During a recent trip that I took with 28 veterans of the Italian campaign—heros of Canada—I heard horrific stories of battles fought, friends lost, and pain endured. I was humbled to be included with these individuals. The stories I heard were stories that had never been talked about. They were stories of tragic events, happy occasions, and remembrance of good old friends. It certainly gave me a better understanding and an appreciation of the need to ensure that veterans are properly looked after due to their personal contributions, their personal sacrifices, and their abilities to move forward.
I was informed by some of these outstanding veterans of suicides of friends, of alcohol abuse, and of family problems suffered by returning veterans.
I also heard of how some were able to tackle the demons and to become successful in whatever they decided to do. There are two comments that stand out in my mind that were shared by these veterans with me.
The first one is that we had a number of aboriginals who were in our units. They were all good soldiers and we lost more than a few of them. It is too bad they were not looked after when they returned home.
Two, if it was not for the Afghanistan veterans, we veterans would not have gotten the benefits that were denied to us long ago. We can certainly see the similarities between what earlier veterans had gone through in the past and what our current veterans are going through today. Today's veterans have also suffered deeply, both physically and mentally, from recent conflicts.
Today's veterans are forced to rely on the dedicated and steadfast efforts of caregivers who in some cases are spouses, who gave up careers, took a reduction in income, and faced financial hardships, and which for some, led to a strain on relationships and a breakdown in relationships. These caregivers ensure the best of care is given. They are the ones who assist the injured while leading to the ultimate survival of the heros. No one could ever take for granted these what I term front-line defenders of our injured.
Compensation to caregivers who sacrifice everything in order to provide much in the therapeutic recovery of our veterans should not be undermined, and they must be recognized for their selfless contributions. If there is a need to continue support beyond age 65, then this should never be questioned, as we are talking about individuals who have given a great deal of themselves for the freedoms enjoyed by other Canadians.
We must also remember that as a country, Canada has sent these soldiers, sailors, air men and women to places of turmoil, conflict, and outright horror. That being the case, we should never accept the shirking of the responsibility we have for looking after injured Canadian Forces members and veterans.
In closing, I echo the comments made by both the Veterans Ombudsman and the Royal Canadian Legion. The new Veterans Charter and the enhanced Veterans Charter are considered living documents. This means that as a living document it requires review and adjustment in order for it to meet the needs of its recipients. As I have stated before, the new Veterans Charter was introduced in the House and all parties accepted it, as did the Canadian Armed Forces and a vast majority of the veterans groups. The new Veterans Charter has a number of issues and problems, but it is the job of our politicians to look to and listen to organizations that are providing good advice and offering solutions to the problems associated with veterans.

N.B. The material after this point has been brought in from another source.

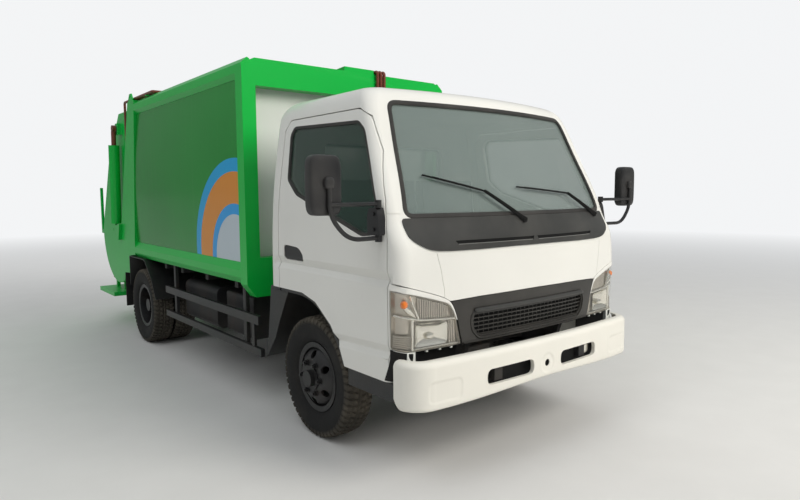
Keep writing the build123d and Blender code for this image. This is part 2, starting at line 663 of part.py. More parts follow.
for side, name in ((-1, "right"), (1, "left")):
    centre_x = FRONT_TRACK_HALF
    tyre = turned(tyre_profile, centre_x, 0.0)
    rim = turned(rim_profile, centre_x, 0.0) + wheel_disc(centre_x, 0.0, 1, HUB_RADIUS - 10)
    disc_x = centre_x + DISC_OUT
    rim += pin(disc_x - DISC_THICK - 60, disc_x + 8, 0.0, axle_z, HUB_RADIUS)
    rim += pin(disc_x, disc_x + 38, 0.0, axle_z, 52.0)
    rim += pin(762.0, 850.0, 0.0, axle_z, DRUM_RADIUS)
    rim += pin(840.0, disc_x - 20, 0.0, axle_z, HUB_RADIUS)
    rim -= pin(750.0, FRONT_TRACK_HALF + 95 + 2, 0.0, axle_z, SPINDLE_RADIUS + FIT)
    for node, shape in ((f"tyre_front_{name}", tyre), (f"wheel_front_{name}", rim)):
        keep(node, shape if side > 0 else mirror(shape, Plane.YZ))

for side, name in ((-1, "right"), (1, "left")):
    station = WHEELBASE
    tyres = [turned(tyre_profile, centre_x, station) for centre_x in (DUAL_OUTER, inner_wheel)]
    rim = turned(rim_profile, DUAL_OUTER, station) + wheel_disc(DUAL_OUTER, station, -1, HUB_RADIUS - 10)
    rim += turned(rim_profile, inner_wheel, station) + wheel_disc(inner_wheel, station, 1, HUB_RADIUS - 10)
    rim += pin(570.0, 700.0, station, axle_z, DRUM_RADIUS)
    rim += pin(690.0, DUAL_OUTER - 60, station, axle_z, HUB_RADIUS + 4)
    rim += pin(690.0, DUAL_OUTER + 50, station, axle_z, HUB_RADIUS - 14)
    rim -= pin(560.0, DUAL_OUTER + 42, station, axle_z, SPINDLE_RADIUS + FIT)
    for node, shape in ((f"tyres_rear_{name}", Compound(tyres)), (f"wheels_rear_{name}", rim)):
        keep(node, shape if side > 0 else mirror(shape, Plane.YZ))

# Engine with gearbox, radiator and propeller shaft
drive = block(-270, 270, -400, 480, 455, 865)
drive += block(-150, 150, 480, 1080, 455, 700)
drive += rod((0, 1080, 560), (0, WHEELBASE - 265, axle_z + 22), 38.0)
drive += block(-265, 265, -690, -620, 600, 865) + block(-60, 60, -620, -400, 620, 700)
for y in (0.0, 800.0):
    mount_x = RAIL_OUTER - RAIL_WALL - SEAT
    drive += block(-mount_x, mount_x, y - 40, y + 40, RAIL_LOW + 30, RAIL_LOW + 80)
keep("drivetrain", drive)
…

ADA stands behind the Royal Canadian Legion and the ombudsman for their tireless efforts to move forward on behalf of all veterans. ADA has always taken the stance that we will support only those organizations or groups that are for positive movement forward on veterans issues.
A final thought from one of my partner organizations is that veterans should probably be the labour force at Veterans Affairs Canada and also appointees to the Veterans Review and Appeal Board.
On behalf of myself, my partner organizations, and all Canadian veterans, I offer sincere thanks for allowing me to attend this committee.